In the end, she chose to make a new life for herself and them, in Seattle. The kids are 17 and 21, and doing well. Carter is in high school; Olivia is away at college, studying neuroscience and considering graduate school.
Lauren Kestenbaum, too, felt the need to leave Montclair not long after 9/11. She was 24 when her father, Howard, was killed — not a child, but not quite a full-fledged adult either, something she says she only recognized long afterward. She was on her way to work at the New York Public Library when the planes hit the towers; from a commuter bus, she saw the smoke rising.
Kestenbaum spent the remainder of her 20s in graduate school, first moving to the Midwest and getting a master's degree in library science, then tackling the rigors of law school at Stanford University. Now she wonders if a grueling stint in academia was an attempt to deflect her loss.
"I was good at being in school, at focusing on goals, on ends," she said. "I think it was a way of coping with what happened — a way of having some order, having some control."
In what might be a means of making peace with the past, she is back in Montclair, working in nearby Newark as a children's legal advocate. Her boyfriend is a friend from childhood who knew her father. Her mother, to whom she remains close, only recently sold the family home, and still lives nearby.
In familiar streets and parks and shops, she can summon happy memories.
"When you lose a parent, at whatever point in life," she said, "it makes you a child again."
And then there are those 9/11 kids who have no recollections of a dead parent. Or what seem like none — though a few tiny, tantalizing shards may lie buried in memory.
Kahleb Fallon was only 7 months old when his mother, Jamie Lynn Fallon, was killed at the Pentagon, where she was a logistics specialist. She had bright red hair, and later, whenever the toddler saw that hue on anyone else's head, he'd point and get excited.
Did he remember that about her? Could he? No one really knows.
Fallon was a 23-year-old single mother with no ties to her baby's father. Her mother, Pat Fallon, cared for Kahleb as his guardian until he was nearly 5. By then, Jamie's older brother Mike, who had married and started a family, felt ready to give his little nephew a home. To become his father.
Now Kahleb is 15 and thriving. He likes "regular-kid stuff," his landscaper father says — sports, video games. Iowa City, with its reserved but warm Midwestern manner, may be the perfect place to raise a youngster who wants, for now, to keep at arm's length a national and family tragedy that is part of him, yet somehow separate.
"He wants to be Joe Normal," Mike said. "You know what it's like to be a teenager."
In the aftermath of the Sept. 11 attacks, the children were at times their elders' despair — and their salvation. Many parents, having lost a spouse or partner, said they doubt they could have gone on without the knowledge of how much their children needed them.
Janice Cohn, a psychotherapist who lives in Montclair and treated a number of widows from surrounding communities and served as consultant to the public schools, said many parents struggled, not only those who had lost a spouse.
"With lots of the children I worked with in school, it was 'How do you make sense of a dangerous world?
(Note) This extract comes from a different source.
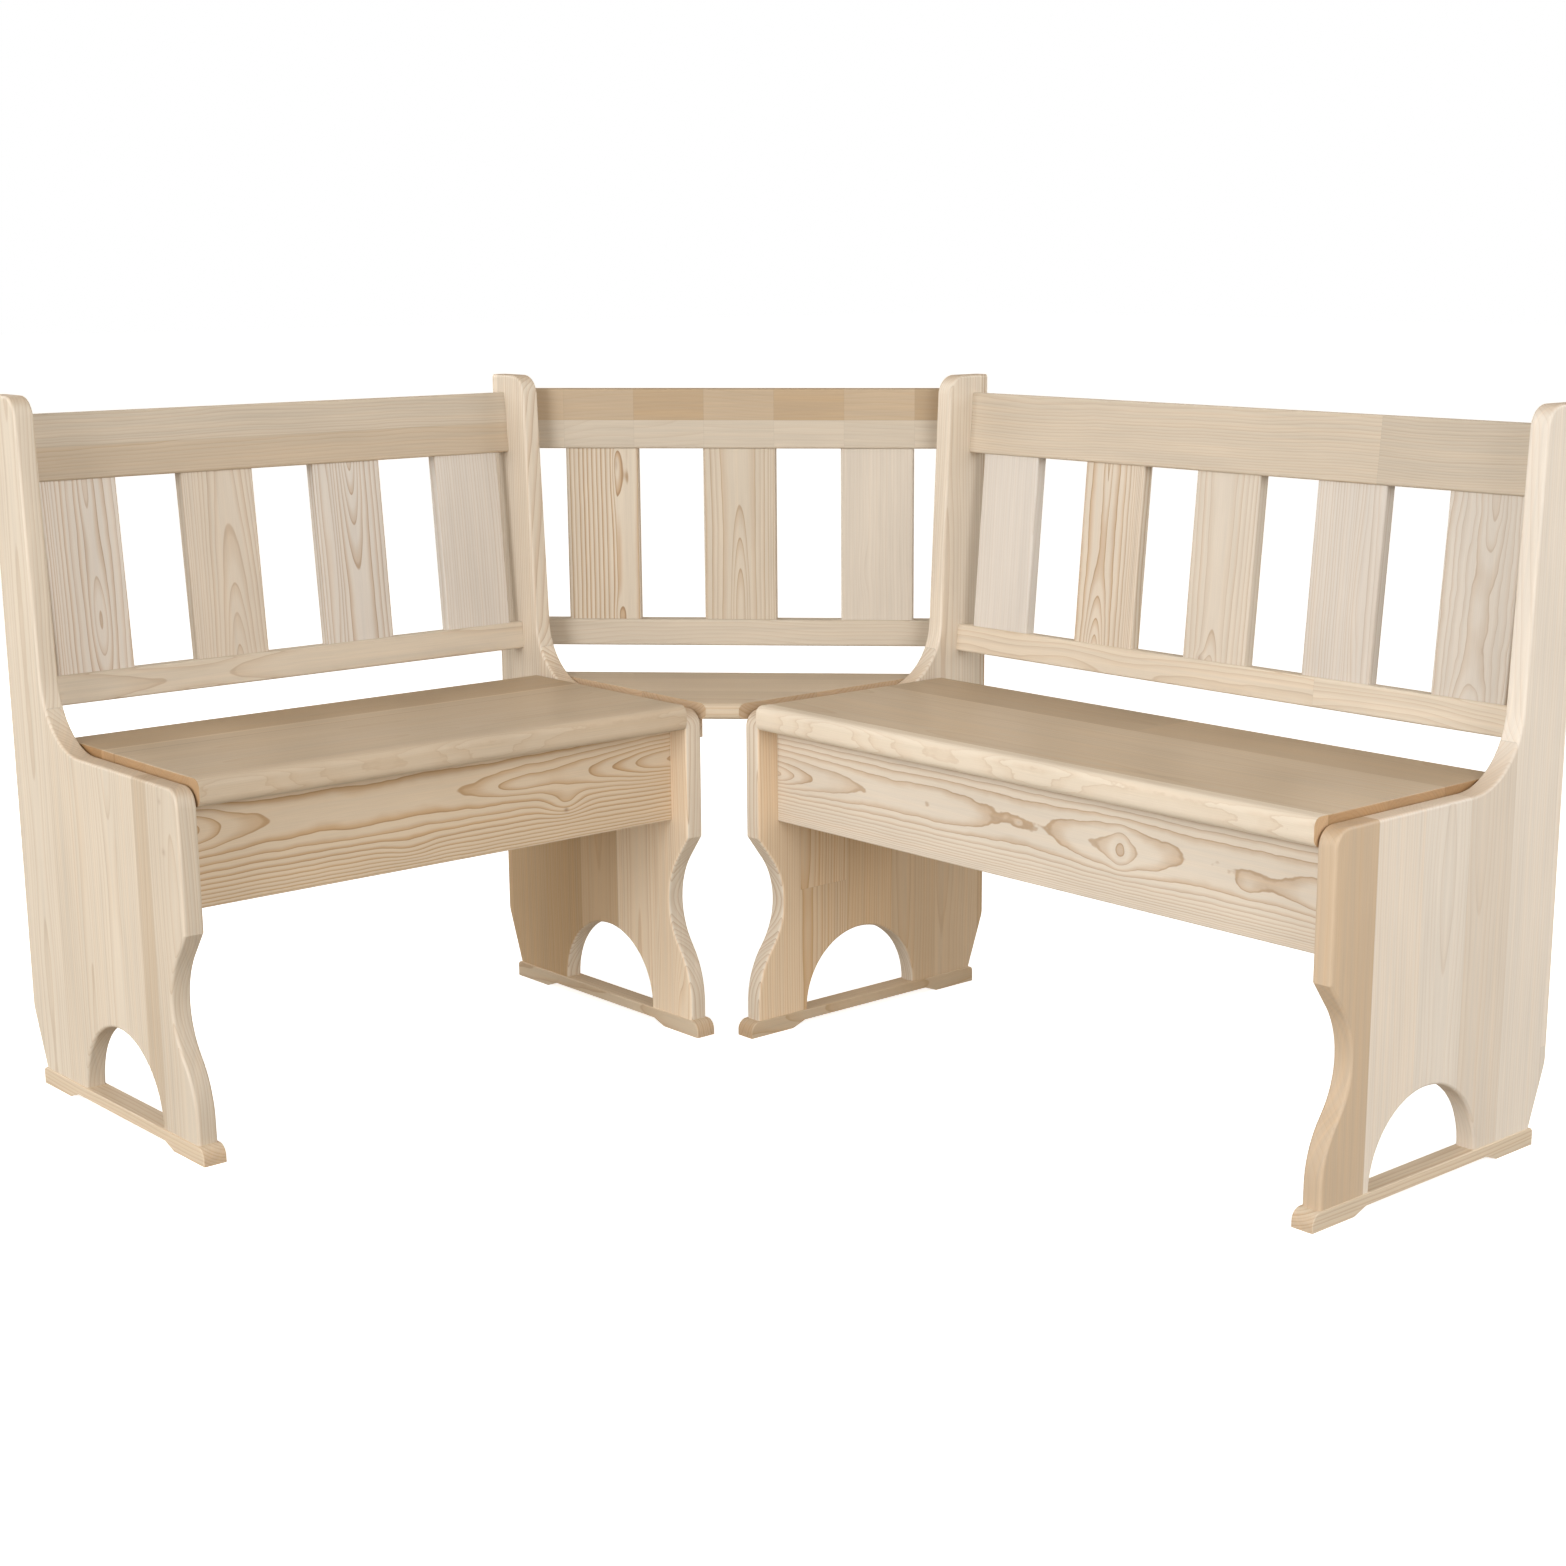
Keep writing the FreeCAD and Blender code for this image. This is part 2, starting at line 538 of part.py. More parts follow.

How do you explain violence and danger in a way that doesn't make them frightened, or paranoid, or mistrustful?'" she said. "We want our kids to be empathetic, to care about others, but on the other hand, it's a dangerous world — how do you strike a balance?"
Abigail Carter, who published a memoir of her young widowhood, remembers those early days as a blur — punctuated only by the urgency of helping her children deal with the loss. "They were both so very aware of it," she said. Her son, only 2, "kept pointing at every building and asking, 'Is Daddy in there?'" Her daughter, who was 6 and had taken in more information, was worryingly silent.
Many children coped well initially with the loss of a parent, but succumbed later on to bouts of depression and even self-harm. Others struggled with friendships, feeling uneasy and gossiped-about, reluctant to divulge their family history as they moved to new towns or new schools, but unable to keep the word from leaking out.
For others, the usual adolescent acting-out — drug or alcohol use, bad judgment — was magnified by an angry sense of abandonment. Some coped badly when their mother or father began dating or eventually remarried.
Ces Picerno was 18 when her mother, who had spent nearly a decade coping with everything from child rearing to family finances to the loss of her own parents, began dating for the first time since Matthew Picerno's death. She regrets that rather than being understanding, she was furious. "I was terrible," she said ruefully.
The two are close now, but spar now and then — tattoos being a prime point of contention. Ces loves hers, especially those that are a tribute to her dad: inked circles on her wrists represent the cuff buttons of his dress shirts, and tattooed on her back is his favorite Frank Sinatra line, from "Summer Wind."
"The world was new beneath a blue umbrella sky," she recited, then closed her eyes and hummed a bit of the melody — remembering another bright morning.
Some who lost parents in the attacks see them, even in their absence, as a powerful influence in their lives. Lauren Kestenbaum toyed for a time with corporate law, a path she eventually realized was wrong for her, and says she is much happier now with her children's advocacy work.
"My father always encouraged me to follow my heart, and at first, without him, that was hard to do," she said.
Ces' older brother Matthew, 27, is to be married next month — the first of the family's three children to wed. When she was little, she said, she had always pictured her father at her own wedding.
After his death, Ces thought she might one day have her two brothers walk her down the aisle. But lately, as she and her longtime boyfriend have talked more about marriage, she had another idea. She asked her mother if she would do it instead.
"She cried," Ces said. "And said yes."